— Task to carry out —
Return the line containing "from mathutils import Matrix, Vector" and all lines after it exactly; stop at the end of the material.
┏━━
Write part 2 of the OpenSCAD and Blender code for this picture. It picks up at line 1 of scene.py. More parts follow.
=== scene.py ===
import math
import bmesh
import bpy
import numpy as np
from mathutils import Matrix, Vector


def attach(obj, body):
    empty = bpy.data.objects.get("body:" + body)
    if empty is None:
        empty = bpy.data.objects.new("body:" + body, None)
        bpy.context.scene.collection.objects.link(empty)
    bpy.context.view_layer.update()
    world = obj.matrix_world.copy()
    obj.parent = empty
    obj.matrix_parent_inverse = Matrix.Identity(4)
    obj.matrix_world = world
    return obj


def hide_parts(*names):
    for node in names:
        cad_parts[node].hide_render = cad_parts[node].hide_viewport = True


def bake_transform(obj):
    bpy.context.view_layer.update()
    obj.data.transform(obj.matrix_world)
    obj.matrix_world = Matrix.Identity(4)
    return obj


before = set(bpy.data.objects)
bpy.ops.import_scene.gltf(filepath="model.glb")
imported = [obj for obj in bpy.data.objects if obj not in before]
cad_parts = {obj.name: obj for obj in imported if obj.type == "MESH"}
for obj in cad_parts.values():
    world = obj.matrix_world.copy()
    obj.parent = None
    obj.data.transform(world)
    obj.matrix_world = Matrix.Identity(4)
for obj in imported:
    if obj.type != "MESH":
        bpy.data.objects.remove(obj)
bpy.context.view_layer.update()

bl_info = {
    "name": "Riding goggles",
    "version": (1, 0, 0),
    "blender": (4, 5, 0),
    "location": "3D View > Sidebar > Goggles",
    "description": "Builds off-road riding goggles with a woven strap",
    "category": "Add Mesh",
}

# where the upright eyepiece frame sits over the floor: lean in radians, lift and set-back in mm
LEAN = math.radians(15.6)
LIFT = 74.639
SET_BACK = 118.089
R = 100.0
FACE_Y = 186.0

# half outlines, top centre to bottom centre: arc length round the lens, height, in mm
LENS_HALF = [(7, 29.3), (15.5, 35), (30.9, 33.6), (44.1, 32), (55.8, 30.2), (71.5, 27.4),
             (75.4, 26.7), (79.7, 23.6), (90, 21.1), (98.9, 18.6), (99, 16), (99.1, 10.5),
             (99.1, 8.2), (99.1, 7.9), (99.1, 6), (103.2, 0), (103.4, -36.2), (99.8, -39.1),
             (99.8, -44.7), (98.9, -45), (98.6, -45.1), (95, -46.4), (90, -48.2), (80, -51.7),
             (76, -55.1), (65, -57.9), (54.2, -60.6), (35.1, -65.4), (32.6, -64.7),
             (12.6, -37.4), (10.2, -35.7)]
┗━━
— Solution to the exercise —
from mathutils import Matrix, Vector


def attach(obj, body):
    empty = bpy.data.objects.get("body:" + body)
    if empty is None:
        empty = bpy.data.objects.new("body:" + body, None)
        bpy.context.scene.collection.objects.link(empty)
    bpy.context.view_layer.update()
    world = obj.matrix_world.copy()
    obj.parent = empty
    obj.matrix_parent_inverse = Matrix.Identity(4)
    obj.matrix_world = world
    return obj


def hide_parts(*names):
    for node in names:
        cad_parts[node].hide_render = cad_parts[node].hide_viewport = True


def bake_transform(obj):
    bpy.context.view_layer.update()
    obj.data.transform(obj.matrix_world)
    obj.matrix_world = Matrix.Identity(4)
    return obj


before = set(bpy.data.objects)
bpy.ops.import_scene.gltf(filepath="model.glb")
imported = [obj for obj in bpy.data.objects if obj not in before]
cad_parts = {obj.name: obj for obj in imported if obj.type == "MESH"}
for obj in cad_parts.values():
    world = obj.matrix_world.copy()
    obj.parent = None
    obj.data.transform(world)
    obj.matrix_world = Matrix.Identity(4)
for obj in imported:
    if obj.type != "MESH":
        bpy.data.objects.remove(obj)
bpy.context.view_layer.update()

bl_info = {
    "name": "Riding goggles",
    "version": (1, 0, 0),
    "blender": (4, 5, 0),
    "location": "3D View > Sidebar > Goggles",
    "description": "Builds off-road riding goggles with a woven strap",
    "category": "Add Mesh",
}

# where the upright eyepiece frame sits over the floor: lean in radians, lift and set-back in mm
LEAN = math.radians(15.6)
LIFT = 74.639
SET_BACK = 118.089
R = 100.0
FACE_Y = 186.0

# half outlines, top centre to bottom centre: arc length round the lens, height, in mm
LENS_HALF = [(7, 29.3), (15.5, 35), (30.9, 33.6), (44.1, 32), (55.8, 30.2), (71.5, 27.4),
             (75.4, 26.7), (79.7, 23.6), (90, 21.1), (98.9, 18.6), (99, 16), (99.1, 10.5),
             (99.1, 8.2), (99.1, 7.9), (99.1, 6), (103.2, 0), (103.4, -36.2), (99.8, -39.1),
             (99.8, -44.7), (98.9, -45), (98.6, -45.1), (95, -46.4), (90, -48.2), (80, -51.7),
             (76, -55.1), (65, -57.9), (54.2, -60.6), (35.1, -65.4), (32.6, -64.7),
             (12.6, -37.4), (10.2, -35.7)]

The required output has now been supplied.